┌────────

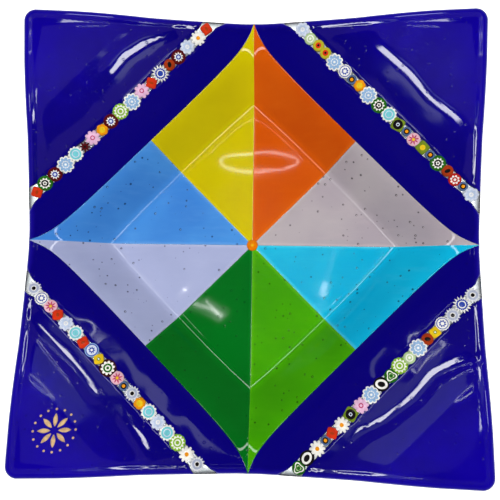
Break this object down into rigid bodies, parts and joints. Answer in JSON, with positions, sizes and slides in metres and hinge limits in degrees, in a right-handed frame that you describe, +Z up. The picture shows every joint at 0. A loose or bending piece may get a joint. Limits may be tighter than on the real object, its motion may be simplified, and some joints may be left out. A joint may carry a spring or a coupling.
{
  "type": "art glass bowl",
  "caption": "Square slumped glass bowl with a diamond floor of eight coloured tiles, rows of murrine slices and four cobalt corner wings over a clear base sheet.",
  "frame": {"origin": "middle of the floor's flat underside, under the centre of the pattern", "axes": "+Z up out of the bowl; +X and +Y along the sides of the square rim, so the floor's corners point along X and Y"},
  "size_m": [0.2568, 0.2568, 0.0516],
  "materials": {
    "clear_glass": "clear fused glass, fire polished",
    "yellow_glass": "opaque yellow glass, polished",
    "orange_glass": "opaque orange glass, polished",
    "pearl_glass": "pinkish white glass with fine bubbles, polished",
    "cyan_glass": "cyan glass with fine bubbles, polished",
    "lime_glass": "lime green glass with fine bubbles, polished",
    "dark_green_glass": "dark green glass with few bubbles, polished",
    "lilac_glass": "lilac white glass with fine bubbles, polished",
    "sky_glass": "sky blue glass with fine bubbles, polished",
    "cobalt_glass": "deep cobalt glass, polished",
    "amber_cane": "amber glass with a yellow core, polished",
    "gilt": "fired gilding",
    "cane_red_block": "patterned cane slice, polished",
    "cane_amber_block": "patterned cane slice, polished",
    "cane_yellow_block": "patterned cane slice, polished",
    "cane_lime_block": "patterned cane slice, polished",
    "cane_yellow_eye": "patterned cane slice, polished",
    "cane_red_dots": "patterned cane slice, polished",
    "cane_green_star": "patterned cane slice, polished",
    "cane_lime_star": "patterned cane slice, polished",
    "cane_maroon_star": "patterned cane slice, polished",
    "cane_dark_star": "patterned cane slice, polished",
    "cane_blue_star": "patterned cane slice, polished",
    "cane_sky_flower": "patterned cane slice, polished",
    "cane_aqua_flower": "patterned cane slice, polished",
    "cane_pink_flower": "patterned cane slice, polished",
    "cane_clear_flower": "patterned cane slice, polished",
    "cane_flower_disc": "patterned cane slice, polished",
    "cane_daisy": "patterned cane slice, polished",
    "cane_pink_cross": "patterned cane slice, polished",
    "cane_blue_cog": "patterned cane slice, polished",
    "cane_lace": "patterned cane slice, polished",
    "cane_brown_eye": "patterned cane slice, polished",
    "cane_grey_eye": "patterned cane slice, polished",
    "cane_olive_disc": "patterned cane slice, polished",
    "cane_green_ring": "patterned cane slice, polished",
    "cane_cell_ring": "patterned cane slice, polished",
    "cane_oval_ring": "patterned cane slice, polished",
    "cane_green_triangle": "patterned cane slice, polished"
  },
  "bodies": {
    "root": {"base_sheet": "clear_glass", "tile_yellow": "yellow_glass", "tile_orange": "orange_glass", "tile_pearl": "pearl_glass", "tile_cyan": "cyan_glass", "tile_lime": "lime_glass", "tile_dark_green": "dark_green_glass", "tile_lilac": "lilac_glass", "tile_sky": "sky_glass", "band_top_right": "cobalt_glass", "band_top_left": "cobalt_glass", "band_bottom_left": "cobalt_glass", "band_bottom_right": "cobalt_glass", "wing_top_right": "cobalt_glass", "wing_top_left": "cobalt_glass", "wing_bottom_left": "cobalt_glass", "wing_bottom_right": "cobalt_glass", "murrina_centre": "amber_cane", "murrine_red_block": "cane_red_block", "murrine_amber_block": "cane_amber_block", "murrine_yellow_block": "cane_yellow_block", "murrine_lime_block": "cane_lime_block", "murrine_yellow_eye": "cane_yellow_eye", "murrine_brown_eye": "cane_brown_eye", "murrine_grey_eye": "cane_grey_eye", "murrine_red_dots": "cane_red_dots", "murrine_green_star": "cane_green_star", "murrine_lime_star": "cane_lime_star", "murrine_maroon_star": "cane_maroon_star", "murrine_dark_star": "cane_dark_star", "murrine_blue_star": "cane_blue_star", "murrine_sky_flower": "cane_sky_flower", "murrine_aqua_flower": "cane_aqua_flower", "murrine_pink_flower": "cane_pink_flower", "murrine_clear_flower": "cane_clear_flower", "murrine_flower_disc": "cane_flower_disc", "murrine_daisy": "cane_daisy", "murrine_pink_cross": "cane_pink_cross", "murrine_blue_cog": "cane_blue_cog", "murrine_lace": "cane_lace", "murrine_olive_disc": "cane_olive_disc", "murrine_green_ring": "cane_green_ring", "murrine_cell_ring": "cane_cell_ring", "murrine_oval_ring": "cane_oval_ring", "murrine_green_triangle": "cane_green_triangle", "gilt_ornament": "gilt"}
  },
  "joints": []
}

└────────

> _Description of the task_: All the data must be duplicated exactly, with nothing added or removed.

> _Solution_:
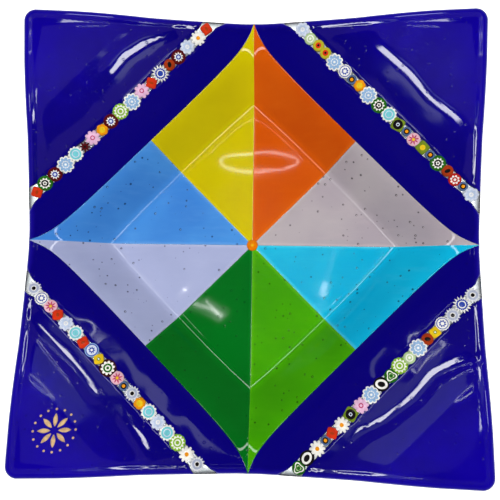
Break this object down into rigid bodies, parts and joints. Answer in JSON, with positions, sizes and slides in metres and hinge limits in degrees, in a right-handed frame that you describe, +Z up. The picture shows every joint at 0. A loose or bending piece may get a joint. Limits may be tighter than on the real object, its motion may be simplified, and some joints may be left out. A joint may carry a spring or a coupling.
{
  "type": "art glass bowl",
  "caption": "Square slumped glass bowl with a diamond floor of eight coloured tiles, rows of murrine slices and four cobalt corner wings over a clear base sheet.",
  "frame": {"origin": "middle of the floor's flat underside, under the centre of the pattern", "axes": "+Z up out of the bowl; +X and +Y along the sides of the square rim, so the floor's corners point along X and Y"},
  "size_m": [0.2568, 0.2568, 0.0516],
  "materials": {
    "clear_glass": "clear fused glass, fire polished",
    "yellow_glass": "opaque yellow glass, polished",
    "orange_glass": "opaque orange glass, polished",
    "pearl_glass": "pinkish white glass with fine bubbles, polished",
    "cyan_glass": "cyan glass with fine bubbles, polished",
    "lime_glass": "lime green glass with fine bubbles, polished",
    "dark_green_glass": "dark green glass with few bubbles, polished",
    "lilac_glass": "lilac white glass with fine bubbles, polished",
    "sky_glass": "sky blue glass with fine bubbles, polished",
    "cobalt_glass": "deep cobalt glass, polished",
    "amber_cane": "amber glass with a yellow core, polished",
    "gilt": "fired gilding",
    "cane_red_block": "patterned cane slice, polished",
    "cane_amber_block": "patterned cane slice, polished",
    "cane_yellow_block": "patterned cane slice, polished",
    "cane_lime_block": "patterned cane slice, polished",
    "cane_yellow_eye": "patterned cane slice, polished",
    "cane_red_dots": "patterned cane slice, polished",
    "cane_green_star": "patterned cane slice, polished",
    "cane_lime_star": "patterned cane slice, polished",
    "cane_maroon_star": "patterned cane slice, polished",
    "cane_dark_star": "patterned cane slice, polished",
    "cane_blue_star": "patterned cane slice, polished",
    "cane_sky_flower": "patterned cane slice, polished",
    "cane_aqua_flower": "patterned cane slice, polished",
    "cane_pink_flower": "patterned cane slice, polished",
    "cane_clear_flower": "patterned cane slice, polished",
    "cane_flower_disc": "patterned cane slice, polished",
    "cane_daisy": "patterned cane slice, polished",
    "cane_pink_cross": "patterned cane slice, polished",
    "cane_blue_cog": "patterned cane slice, polished",
    "cane_lace": "patterned cane slice, polished",
    "cane_brown_eye": "patterned cane slice, polished",
    "cane_grey_eye": "patterned cane slice, polished",
    "cane_olive_disc": "patterned cane slice, polished",
    "cane_green_ring": "patterned cane slice, polished",
    "cane_cell_ring": "patterned cane slice, polished",
    "cane_oval_ring": "patterned cane slice, polished",
    "cane_green_triangle": "patterned cane slice, polished"
  },
  "bodies": {
    "root": {"base_sheet": "clear_glass", "tile_yellow": "yellow_glass", "tile_orange": "orange_glass", "tile_pearl": "pearl_glass", "tile_cyan": "cyan_glass", "tile_lime": "lime_glass", "tile_dark_green": "dark_green_glass", "tile_lilac": "lilac_glass", "tile_sky": "sky_glass", "band_top_right": "cobalt_glass", "band_top_left": "cobalt_glass", "band_bottom_left": "cobalt_glass", "band_bottom_right": "cobalt_glass", "wing_top_right": "cobalt_glass", "wing_top_left": "cobalt_glass", "wing_bottom_left": "cobalt_glass", "wing_bottom_right": "cobalt_glass", "murrina_centre": "amber_cane", "murrine_red_block": "cane_red_block", "murrine_amber_block": "cane_amber_block", "murrine_yellow_block": "cane_yellow_block", "murrine_lime_block": "cane_lime_block", "murrine_yellow_eye": "cane_yellow_eye", "murrine_brown_eye": "cane_brown_eye", "murrine_grey_eye": "cane_grey_eye", "murrine_red_dots": "cane_red_dots", "murrine_green_star": "cane_green_star", "murrine_lime_star": "cane_lime_star", "murrine_maroon_star": "cane_maroon_star", "murrine_dark_star": "cane_dark_star", "murrine_blue_star": "cane_blue_star", "murrine_sky_flower": "cane_sky_flower", "murrine_aqua_flower": "cane_aqua_flower", "murrine_pink_flower": "cane_pink_flower", "murrine_clear_flower": "cane_clear_flower", "murrine_flower_disc": "cane_flower_disc", "murrine_daisy": "cane_daisy", "murrine_pink_cross": "cane_pink_cross", "murrine_blue_cog": "cane_blue_cog", "murrine_lace": "cane_lace", "murrine_olive_disc": "cane_olive_disc", "murrine_green_ring": "cane_green_ring", "murrine_cell_ring": "cane_cell_ring", "murrine_oval_ring": "cane_oval_ring", "murrine_green_triangle": "cane_green_triangle", "gilt_ornament": "gilt"}
  },
  "joints": []
}